A number of noted economists have expressed doubts over the revival of the Indian economy in the next fiscal year. They argue that it will not be easy to turn the economy around, especially when the extent of contraction touched as high as 23.5 percent in the first quarter of the ongoing fiscal. Though the rate of contraction came down to below eight per cent, these economists claim that Indian economy is already in recession and it will take years for the economy to be on track once again. In support of their arguments, it was highlighted that well before the pandemic hit economic activities all over the world, the Indian economy was already in stagflation. There was virtually no demand in the market and job creation was completely halted. Export was dwindling and the primary sector of the economy registered lower growth rates. Citing all these examples, they stressed that there was no quick fix remedy available for the ailing economy and India would have to face hardships in coming days.
However, the economists who are skeptical about the revival of Indian economy, have failed to judge its resilient nature. In the case of Indian economy, the unorganised sector is substantial in size and it contributes largely to economic growth. This sector has its own survival instinct which experts often overlook. So, what is applicable to the organised sector is not applicable for the unorganised sector. This is why after the relaxation of lockdown norms, economic activities are picking up and the majority of India’s workforce have found employment once again. Moreover, to prove that the recovery is on track, the CMIE employment rate which is a credible indicator of the economy is indicating favourable change. The most important indicator is that during the second quarter of the fiscal, government spending was comparatively much less. So, the rate of contraction dropped despite the government’s intervention, which is a good sign for the economy. A lot is being said about the contraction during the first quarter, but, one should not forget that virtually all economic activities were halted during that period due to nationwide lockdown.
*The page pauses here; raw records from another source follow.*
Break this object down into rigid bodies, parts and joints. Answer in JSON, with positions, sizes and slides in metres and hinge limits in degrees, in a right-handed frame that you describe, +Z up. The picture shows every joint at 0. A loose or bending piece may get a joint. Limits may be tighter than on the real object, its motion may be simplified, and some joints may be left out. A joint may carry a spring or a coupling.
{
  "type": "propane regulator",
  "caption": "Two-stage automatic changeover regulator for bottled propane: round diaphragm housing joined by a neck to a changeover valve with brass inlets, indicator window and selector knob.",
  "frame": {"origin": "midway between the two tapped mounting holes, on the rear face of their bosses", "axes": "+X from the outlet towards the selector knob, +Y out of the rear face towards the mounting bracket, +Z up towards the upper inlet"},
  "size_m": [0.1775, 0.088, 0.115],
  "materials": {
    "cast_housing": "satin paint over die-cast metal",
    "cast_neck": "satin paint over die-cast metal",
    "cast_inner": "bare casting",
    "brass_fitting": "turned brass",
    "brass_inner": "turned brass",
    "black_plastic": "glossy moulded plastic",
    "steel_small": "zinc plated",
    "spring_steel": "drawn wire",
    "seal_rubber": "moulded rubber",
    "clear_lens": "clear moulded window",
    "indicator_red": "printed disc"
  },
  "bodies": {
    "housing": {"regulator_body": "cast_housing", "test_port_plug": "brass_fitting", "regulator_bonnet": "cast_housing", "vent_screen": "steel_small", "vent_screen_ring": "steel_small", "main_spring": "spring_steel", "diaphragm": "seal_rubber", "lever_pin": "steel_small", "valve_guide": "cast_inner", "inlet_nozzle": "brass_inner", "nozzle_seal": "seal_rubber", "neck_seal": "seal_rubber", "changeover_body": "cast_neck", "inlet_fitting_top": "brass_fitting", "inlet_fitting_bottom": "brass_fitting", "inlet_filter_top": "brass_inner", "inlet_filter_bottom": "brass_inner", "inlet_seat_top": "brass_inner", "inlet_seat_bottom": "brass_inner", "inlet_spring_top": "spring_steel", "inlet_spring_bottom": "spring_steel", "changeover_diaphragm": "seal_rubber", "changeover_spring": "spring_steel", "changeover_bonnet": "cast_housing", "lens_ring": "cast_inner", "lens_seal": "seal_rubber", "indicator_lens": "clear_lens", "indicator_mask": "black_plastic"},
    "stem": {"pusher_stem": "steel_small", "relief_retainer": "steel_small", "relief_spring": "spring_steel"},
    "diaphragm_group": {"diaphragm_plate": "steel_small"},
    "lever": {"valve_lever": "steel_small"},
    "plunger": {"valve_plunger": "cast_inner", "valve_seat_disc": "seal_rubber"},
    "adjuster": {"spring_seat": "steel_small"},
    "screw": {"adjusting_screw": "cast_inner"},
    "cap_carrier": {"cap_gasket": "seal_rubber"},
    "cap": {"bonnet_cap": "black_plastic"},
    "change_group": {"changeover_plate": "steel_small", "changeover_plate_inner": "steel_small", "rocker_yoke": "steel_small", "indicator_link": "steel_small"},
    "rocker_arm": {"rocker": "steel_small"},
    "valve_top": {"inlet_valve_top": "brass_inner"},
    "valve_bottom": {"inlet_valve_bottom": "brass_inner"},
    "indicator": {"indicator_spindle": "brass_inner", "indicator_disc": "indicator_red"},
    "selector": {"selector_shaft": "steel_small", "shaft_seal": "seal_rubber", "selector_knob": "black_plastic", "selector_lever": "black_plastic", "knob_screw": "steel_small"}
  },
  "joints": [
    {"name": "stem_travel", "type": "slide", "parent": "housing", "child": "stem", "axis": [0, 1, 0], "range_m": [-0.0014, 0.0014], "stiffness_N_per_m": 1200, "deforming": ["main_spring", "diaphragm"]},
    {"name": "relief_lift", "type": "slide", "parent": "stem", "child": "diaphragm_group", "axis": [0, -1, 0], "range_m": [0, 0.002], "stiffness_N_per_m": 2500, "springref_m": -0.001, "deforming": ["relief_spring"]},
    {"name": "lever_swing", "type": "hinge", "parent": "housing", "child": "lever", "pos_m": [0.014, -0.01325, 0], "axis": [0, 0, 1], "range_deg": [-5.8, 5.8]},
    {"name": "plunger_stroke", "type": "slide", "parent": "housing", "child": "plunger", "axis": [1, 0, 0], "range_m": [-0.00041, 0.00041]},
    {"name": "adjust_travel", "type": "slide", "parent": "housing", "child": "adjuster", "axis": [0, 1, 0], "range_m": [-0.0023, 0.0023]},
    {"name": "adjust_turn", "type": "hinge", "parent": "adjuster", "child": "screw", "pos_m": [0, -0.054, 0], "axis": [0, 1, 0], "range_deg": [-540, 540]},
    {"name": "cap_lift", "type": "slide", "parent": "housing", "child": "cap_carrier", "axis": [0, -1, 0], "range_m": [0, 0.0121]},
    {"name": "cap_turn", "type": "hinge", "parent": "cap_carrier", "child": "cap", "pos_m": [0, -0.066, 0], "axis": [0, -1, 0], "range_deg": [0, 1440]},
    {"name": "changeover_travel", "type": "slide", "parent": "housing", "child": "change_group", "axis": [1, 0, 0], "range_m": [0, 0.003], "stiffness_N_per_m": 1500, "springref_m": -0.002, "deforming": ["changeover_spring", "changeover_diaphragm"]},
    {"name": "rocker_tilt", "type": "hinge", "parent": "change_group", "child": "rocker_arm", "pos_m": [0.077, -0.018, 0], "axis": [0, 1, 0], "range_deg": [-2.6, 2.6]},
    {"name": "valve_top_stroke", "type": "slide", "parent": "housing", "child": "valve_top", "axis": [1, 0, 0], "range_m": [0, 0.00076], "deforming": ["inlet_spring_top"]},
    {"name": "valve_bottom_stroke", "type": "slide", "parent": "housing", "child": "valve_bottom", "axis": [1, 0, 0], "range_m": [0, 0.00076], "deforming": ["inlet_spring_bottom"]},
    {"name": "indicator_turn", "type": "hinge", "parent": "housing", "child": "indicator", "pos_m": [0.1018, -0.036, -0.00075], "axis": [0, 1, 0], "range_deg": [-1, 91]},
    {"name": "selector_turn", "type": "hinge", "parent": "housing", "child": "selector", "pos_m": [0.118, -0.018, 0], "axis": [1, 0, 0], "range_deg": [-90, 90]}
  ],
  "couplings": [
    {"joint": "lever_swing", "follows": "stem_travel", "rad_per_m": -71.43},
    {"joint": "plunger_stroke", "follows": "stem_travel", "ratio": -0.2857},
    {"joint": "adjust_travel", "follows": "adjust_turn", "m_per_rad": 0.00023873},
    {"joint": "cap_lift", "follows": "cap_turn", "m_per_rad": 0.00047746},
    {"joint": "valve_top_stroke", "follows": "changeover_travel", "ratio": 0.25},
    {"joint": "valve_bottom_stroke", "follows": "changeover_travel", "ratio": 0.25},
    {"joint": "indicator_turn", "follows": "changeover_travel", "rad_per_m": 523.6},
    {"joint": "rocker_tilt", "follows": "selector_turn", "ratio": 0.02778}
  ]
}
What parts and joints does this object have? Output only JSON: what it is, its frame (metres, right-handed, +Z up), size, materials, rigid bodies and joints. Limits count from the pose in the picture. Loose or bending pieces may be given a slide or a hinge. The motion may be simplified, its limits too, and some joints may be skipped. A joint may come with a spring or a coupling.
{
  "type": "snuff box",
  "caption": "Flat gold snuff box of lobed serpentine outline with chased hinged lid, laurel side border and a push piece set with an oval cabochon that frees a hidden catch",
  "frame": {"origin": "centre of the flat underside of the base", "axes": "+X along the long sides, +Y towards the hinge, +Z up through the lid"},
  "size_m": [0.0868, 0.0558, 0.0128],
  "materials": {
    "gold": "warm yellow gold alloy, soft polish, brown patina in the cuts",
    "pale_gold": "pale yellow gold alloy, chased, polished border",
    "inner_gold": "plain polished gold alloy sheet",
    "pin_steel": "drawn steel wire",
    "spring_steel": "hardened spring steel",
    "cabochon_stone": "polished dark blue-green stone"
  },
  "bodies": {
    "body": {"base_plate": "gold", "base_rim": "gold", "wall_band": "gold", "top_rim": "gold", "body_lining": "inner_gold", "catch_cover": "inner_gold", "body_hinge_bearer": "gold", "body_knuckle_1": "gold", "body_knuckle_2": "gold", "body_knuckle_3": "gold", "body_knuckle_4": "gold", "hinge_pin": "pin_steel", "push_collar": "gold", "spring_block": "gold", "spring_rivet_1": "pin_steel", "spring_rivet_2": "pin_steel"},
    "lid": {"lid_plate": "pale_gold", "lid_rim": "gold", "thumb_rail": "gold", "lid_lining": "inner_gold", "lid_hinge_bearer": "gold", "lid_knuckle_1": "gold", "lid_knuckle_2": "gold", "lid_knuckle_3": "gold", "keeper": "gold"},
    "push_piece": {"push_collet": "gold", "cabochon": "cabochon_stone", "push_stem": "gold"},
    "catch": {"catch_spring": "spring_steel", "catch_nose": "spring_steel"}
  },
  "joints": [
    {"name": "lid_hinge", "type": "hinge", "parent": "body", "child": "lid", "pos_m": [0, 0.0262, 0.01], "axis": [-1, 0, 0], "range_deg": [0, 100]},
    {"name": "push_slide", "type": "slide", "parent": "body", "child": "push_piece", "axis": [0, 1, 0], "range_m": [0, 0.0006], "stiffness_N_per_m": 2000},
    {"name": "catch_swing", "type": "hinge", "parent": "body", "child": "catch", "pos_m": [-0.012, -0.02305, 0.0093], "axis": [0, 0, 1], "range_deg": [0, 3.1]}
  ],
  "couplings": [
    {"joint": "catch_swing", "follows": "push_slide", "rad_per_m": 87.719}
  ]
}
As a result, the economy could not grow as much as expected in the last fiscal.
Now, economic indicators are showing signs that Indian economy is gradually reverting to 2019 levels. If the rate of recovery continues to show such signs, the economy is expected to achieve nearly double-digit growth rate. Though it registered a negative growth, the second quarter of the ongoing fiscal has provided new hope. It has once again proven that Indian economy has an in-built adaptability to withstand recession. It may be mentioned here that during the 2008 worldwide economic crisis, India remained mostly unaffected due to this resilience power. So, one can expect, the pandemic too will not be able to make as deep a dent in Indian economy as it has to other economies.